┌──
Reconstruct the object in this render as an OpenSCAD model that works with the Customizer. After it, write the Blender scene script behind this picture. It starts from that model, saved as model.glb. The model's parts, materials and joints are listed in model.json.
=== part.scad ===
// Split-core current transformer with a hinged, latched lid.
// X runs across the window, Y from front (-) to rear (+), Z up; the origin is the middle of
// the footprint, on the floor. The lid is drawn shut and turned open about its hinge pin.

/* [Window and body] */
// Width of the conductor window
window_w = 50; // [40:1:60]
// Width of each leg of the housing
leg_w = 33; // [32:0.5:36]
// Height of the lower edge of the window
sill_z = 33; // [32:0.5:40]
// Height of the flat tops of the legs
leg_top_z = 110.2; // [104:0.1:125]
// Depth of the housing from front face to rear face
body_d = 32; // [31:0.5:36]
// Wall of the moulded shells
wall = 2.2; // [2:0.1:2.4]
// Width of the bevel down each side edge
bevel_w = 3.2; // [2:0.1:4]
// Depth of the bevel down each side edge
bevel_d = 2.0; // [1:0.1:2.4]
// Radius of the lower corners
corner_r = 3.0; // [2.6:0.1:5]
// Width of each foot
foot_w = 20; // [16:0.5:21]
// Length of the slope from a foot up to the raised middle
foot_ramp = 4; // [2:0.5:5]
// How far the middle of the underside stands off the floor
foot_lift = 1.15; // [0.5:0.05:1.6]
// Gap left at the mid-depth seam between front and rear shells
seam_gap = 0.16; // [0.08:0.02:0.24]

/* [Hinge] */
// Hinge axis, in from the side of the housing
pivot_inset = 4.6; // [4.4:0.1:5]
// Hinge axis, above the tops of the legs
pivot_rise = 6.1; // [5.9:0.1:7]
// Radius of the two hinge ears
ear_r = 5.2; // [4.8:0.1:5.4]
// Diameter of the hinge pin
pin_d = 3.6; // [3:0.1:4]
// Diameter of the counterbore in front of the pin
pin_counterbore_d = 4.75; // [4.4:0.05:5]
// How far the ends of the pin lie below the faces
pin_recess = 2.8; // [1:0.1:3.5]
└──
▶ REQUIREMENTS:
From the first line to the last, please quote the material above exactly.

▶ REPLY:
Reconstruct the object in this render as an OpenSCAD model that works with the Customizer. After it, write the Blender scene script behind this picture. It starts from that model, saved as model.glb. The model's parts, materials and joints are listed in model.json.
=== part.scad ===
// Split-core current transformer with a hinged, latched lid.
// X runs across the window, Y from front (-) to rear (+), Z up; the origin is the middle of
// the footprint, on the floor. The lid is drawn shut and turned open about its hinge pin.

/* [Window and body] */
// Width of the conductor window
window_w = 50; // [40:1:60]
// Width of each leg of the housing
leg_w = 33; // [32:0.5:36]
// Height of the lower edge of the window
sill_z = 33; // [32:0.5:40]
// Height of the flat tops of the legs
leg_top_z = 110.2; // [104:0.1:125]
// Depth of the housing from front face to rear face
body_d = 32; // [31:0.5:36]
// Wall of the moulded shells
wall = 2.2; // [2:0.1:2.4]
// Width of the bevel down each side edge
bevel_w = 3.2; // [2:0.1:4]
// Depth of the bevel down each side edge
bevel_d = 2.0; // [1:0.1:2.4]
// Radius of the lower corners
corner_r = 3.0; // [2.6:0.1:5]
// Width of each foot
foot_w = 20; // [16:0.5:21]
// Length of the slope from a foot up to the raised middle
foot_ramp = 4; // [2:0.5:5]
// How far the middle of the underside stands off the floor
foot_lift = 1.15; // [0.5:0.05:1.6]
// Gap left at the mid-depth seam between front and rear shells
seam_gap = 0.16; // [0.08:0.02:0.24]

/* [Hinge] */
// Hinge axis, in from the side of the housing
pivot_inset = 4.6; // [4.4:0.1:5]
// Hinge axis, above the tops of the legs
pivot_rise = 6.1; // [5.9:0.1:7]
// Radius of the two hinge ears
ear_r = 5.2; // [4.8:0.1:5.4]
// Diameter of the hinge pin
pin_d = 3.6; // [3:0.1:4]
// Diameter of the counterbore in front of the pin
pin_counterbore_d = 4.75; // [4.4:0.05:5]
// How far the ends of the pin lie below the faces
pin_recess = 2.8; // [1:0.1:3.5]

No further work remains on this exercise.